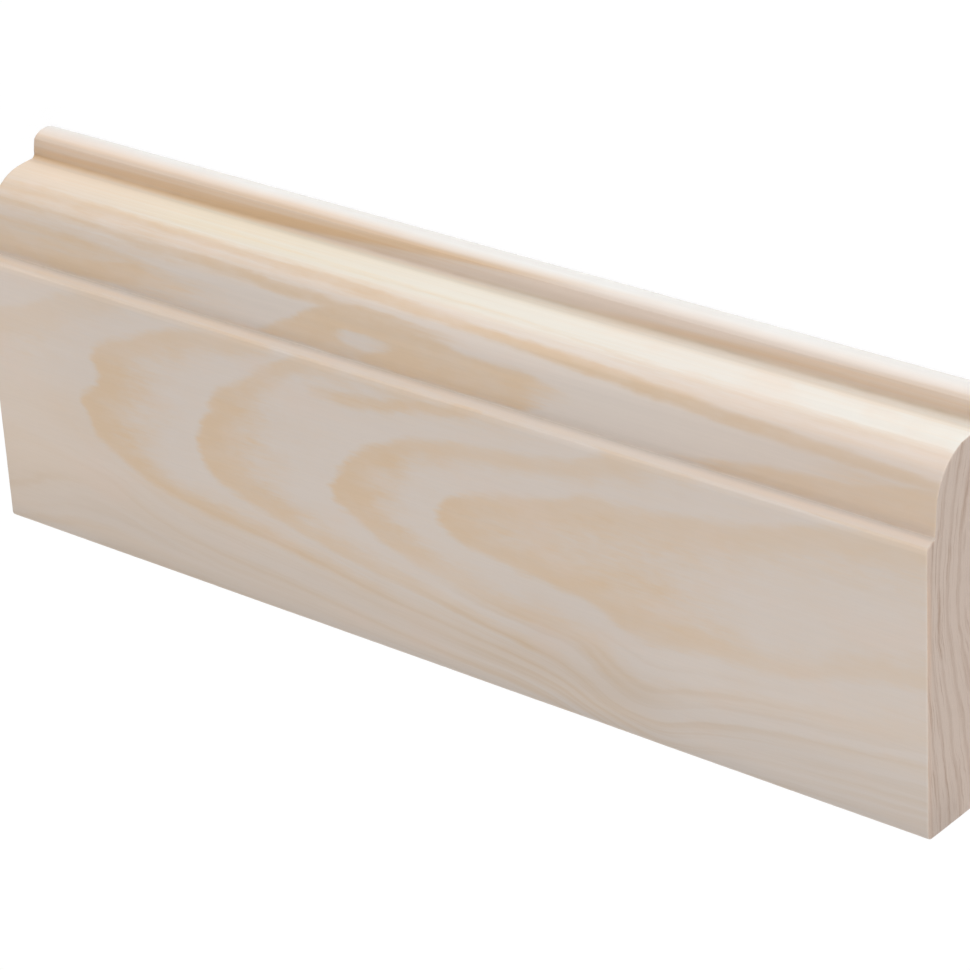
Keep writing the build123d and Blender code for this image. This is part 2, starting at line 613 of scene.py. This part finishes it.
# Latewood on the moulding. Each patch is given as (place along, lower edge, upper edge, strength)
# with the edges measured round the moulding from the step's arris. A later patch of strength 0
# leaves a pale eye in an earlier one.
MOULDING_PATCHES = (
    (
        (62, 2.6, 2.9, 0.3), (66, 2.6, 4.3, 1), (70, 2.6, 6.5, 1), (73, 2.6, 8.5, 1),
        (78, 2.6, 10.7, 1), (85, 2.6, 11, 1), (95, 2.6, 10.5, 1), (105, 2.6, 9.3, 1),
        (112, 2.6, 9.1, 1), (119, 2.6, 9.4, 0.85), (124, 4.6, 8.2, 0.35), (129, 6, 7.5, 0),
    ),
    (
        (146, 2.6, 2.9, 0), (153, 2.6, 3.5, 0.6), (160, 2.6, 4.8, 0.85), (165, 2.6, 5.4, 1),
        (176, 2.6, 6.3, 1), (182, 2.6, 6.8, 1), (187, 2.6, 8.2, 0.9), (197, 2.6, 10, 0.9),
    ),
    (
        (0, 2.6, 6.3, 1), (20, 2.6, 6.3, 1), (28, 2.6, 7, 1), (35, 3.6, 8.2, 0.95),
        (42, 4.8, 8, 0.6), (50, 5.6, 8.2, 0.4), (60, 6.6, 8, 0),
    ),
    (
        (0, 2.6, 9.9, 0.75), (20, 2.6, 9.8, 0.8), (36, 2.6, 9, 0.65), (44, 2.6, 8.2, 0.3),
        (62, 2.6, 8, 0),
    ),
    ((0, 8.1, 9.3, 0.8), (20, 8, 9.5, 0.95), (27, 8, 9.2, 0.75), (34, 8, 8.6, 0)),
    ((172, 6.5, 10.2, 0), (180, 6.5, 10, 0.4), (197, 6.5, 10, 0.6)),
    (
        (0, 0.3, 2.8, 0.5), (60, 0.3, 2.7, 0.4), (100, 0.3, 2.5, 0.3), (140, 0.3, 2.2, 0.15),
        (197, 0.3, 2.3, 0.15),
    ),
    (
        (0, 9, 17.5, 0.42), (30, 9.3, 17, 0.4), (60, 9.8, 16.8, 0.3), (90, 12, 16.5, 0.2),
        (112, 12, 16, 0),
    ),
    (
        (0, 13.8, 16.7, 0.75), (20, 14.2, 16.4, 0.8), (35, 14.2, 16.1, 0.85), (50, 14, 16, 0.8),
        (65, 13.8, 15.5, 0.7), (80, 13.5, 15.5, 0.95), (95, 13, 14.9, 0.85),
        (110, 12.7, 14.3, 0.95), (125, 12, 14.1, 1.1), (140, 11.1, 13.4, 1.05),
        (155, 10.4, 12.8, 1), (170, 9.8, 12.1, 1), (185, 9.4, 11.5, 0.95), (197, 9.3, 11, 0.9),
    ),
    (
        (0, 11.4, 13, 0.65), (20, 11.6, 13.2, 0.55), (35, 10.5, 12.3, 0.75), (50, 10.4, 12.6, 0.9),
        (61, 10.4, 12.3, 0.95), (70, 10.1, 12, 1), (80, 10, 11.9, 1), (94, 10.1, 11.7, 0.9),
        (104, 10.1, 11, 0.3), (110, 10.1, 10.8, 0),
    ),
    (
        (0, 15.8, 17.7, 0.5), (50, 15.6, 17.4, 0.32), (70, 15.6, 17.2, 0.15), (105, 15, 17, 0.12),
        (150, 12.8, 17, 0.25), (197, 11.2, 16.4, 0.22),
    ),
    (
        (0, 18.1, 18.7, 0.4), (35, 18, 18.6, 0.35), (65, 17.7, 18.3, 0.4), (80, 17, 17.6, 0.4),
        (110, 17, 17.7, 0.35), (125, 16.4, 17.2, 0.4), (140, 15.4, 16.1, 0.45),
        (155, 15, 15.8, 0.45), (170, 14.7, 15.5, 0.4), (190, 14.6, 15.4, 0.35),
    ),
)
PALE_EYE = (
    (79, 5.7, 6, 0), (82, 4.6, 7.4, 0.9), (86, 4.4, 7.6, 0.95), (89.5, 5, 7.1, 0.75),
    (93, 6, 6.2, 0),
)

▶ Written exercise
Please quote the data above in full, with no line missing.

▶ Exercise solution
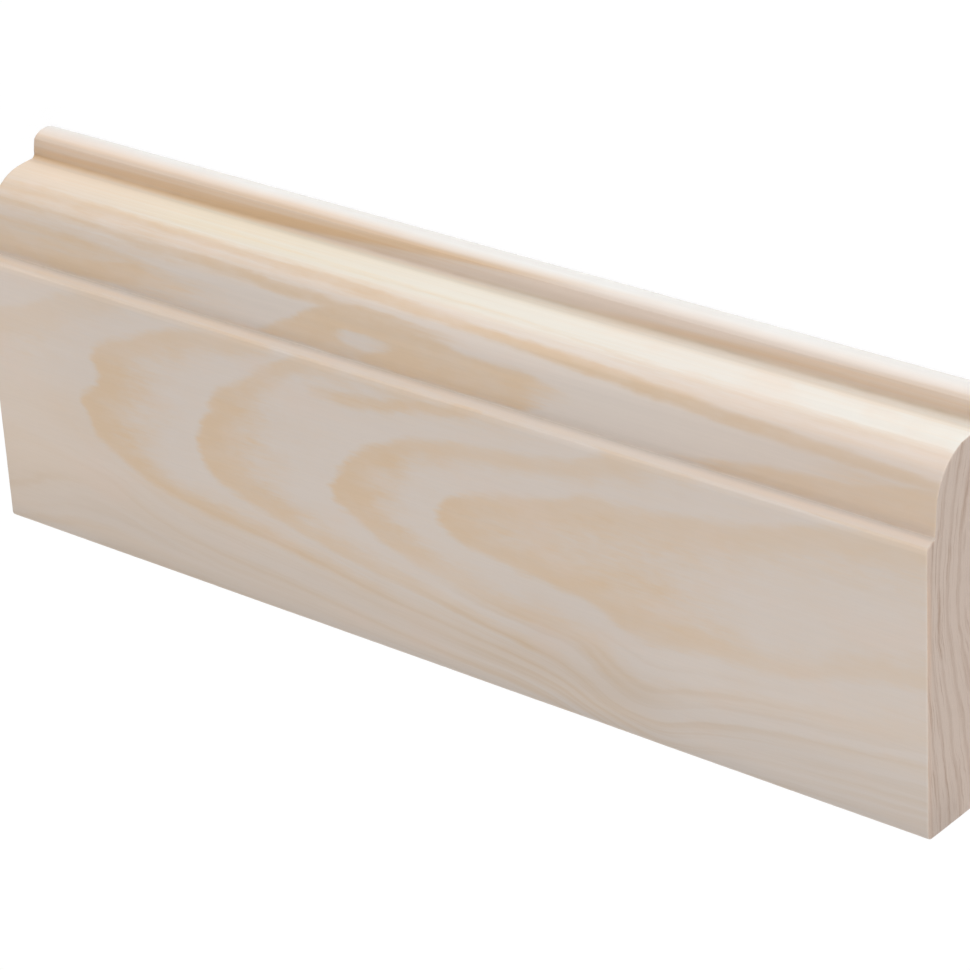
Keep writing the build123d and Blender code for this image. This is part 2, starting at line 613 of scene.py. This part finishes it.
# Latewood on the moulding. Each patch is given as (place along, lower edge, upper edge, strength)
# with the edges measured round the moulding from the step's arris. A later patch of strength 0
# leaves a pale eye in an earlier one.
MOULDING_PATCHES = (
    (
        (62, 2.6, 2.9, 0.3), (66, 2.6, 4.3, 1), (70, 2.6, 6.5, 1), (73, 2.6, 8.5, 1),
        (78, 2.6, 10.7, 1), (85, 2.6, 11, 1), (95, 2.6, 10.5, 1), (105, 2.6, 9.3, 1),
        (112, 2.6, 9.1, 1), (119, 2.6, 9.4, 0.85), (124, 4.6, 8.2, 0.35), (129, 6, 7.5, 0),
    ),
    (
        (146, 2.6, 2.9, 0), (153, 2.6, 3.5, 0.6), (160, 2.6, 4.8, 0.85), (165, 2.6, 5.4, 1),
        (176, 2.6, 6.3, 1), (182, 2.6, 6.8, 1), (187, 2.6, 8.2, 0.9), (197, 2.6, 10, 0.9),
    ),
    (
        (0, 2.6, 6.3, 1), (20, 2.6, 6.3, 1), (28, 2.6, 7, 1), (35, 3.6, 8.2, 0.95),
        (42, 4.8, 8, 0.6), (50, 5.6, 8.2, 0.4), (60, 6.6, 8, 0),
    ),
    (
        (0, 2.6, 9.9, 0.75), (20, 2.6, 9.8, 0.8), (36, 2.6, 9, 0.65), (44, 2.6, 8.2, 0.3),
        (62, 2.6, 8, 0),
    ),
    ((0, 8.1, 9.3, 0.8), (20, 8, 9.5, 0.95), (27, 8, 9.2, 0.75), (34, 8, 8.6, 0)),
    ((172, 6.5, 10.2, 0), (180, 6.5, 10, 0.4), (197, 6.5, 10, 0.6)),
    (
        (0, 0.3, 2.8, 0.5), (60, 0.3, 2.7, 0.4), (100, 0.3, 2.5, 0.3), (140, 0.3, 2.2, 0.15),
        (197, 0.3, 2.3, 0.15),
    ),
    (
        (0, 9, 17.5, 0.42), (30, 9.3, 17, 0.4), (60, 9.8, 16.8, 0.3), (90, 12, 16.5, 0.2),
        (112, 12, 16, 0),
    ),
    (
        (0, 13.8, 16.7, 0.75), (20, 14.2, 16.4, 0.8), (35, 14.2, 16.1, 0.85), (50, 14, 16, 0.8),
        (65, 13.8, 15.5, 0.7), (80, 13.5, 15.5, 0.95), (95, 13, 14.9, 0.85),
        (110, 12.7, 14.3, 0.95), (125, 12, 14.1, 1.1), (140, 11.1, 13.4, 1.05),
        (155, 10.4, 12.8, 1), (170, 9.8, 12.1, 1), (185, 9.4, 11.5, 0.95), (197, 9.3, 11, 0.9),
    ),
    (
        (0, 11.4, 13, 0.65), (20, 11.6, 13.2, 0.55), (35, 10.5, 12.3, 0.75), (50, 10.4, 12.6, 0.9),
        (61, 10.4, 12.3, 0.95), (70, 10.1, 12, 1), (80, 10, 11.9, 1), (94, 10.1, 11.7, 0.9),
        (104, 10.1, 11, 0.3), (110, 10.1, 10.8, 0),
    ),
    (
        (0, 15.8, 17.7, 0.5), (50, 15.6, 17.4, 0.32), (70, 15.6, 17.2, 0.15), (105, 15, 17, 0.12),
        (150, 12.8, 17, 0.25), (197, 11.2, 16.4, 0.22),
    ),
    (
        (0, 18.1, 18.7, 0.4), (35, 18, 18.6, 0.35), (65, 17.7, 18.3, 0.4), (80, 17, 17.6, 0.4),
        (110, 17, 17.7, 0.35), (125, 16.4, 17.2, 0.4), (140, 15.4, 16.1, 0.45),
        (155, 15, 15.8, 0.45), (170, 14.7, 15.5, 0.4), (190, 14.6, 15.4, 0.35),
    ),
)
PALE_EYE = (
    (79, 5.7, 6, 0), (82, 4.6, 7.4, 0.9), (86, 4.4, 7.6, 0.95), (89.5, 5, 7.1, 0.75),
    (93, 6, 6.2, 0),
)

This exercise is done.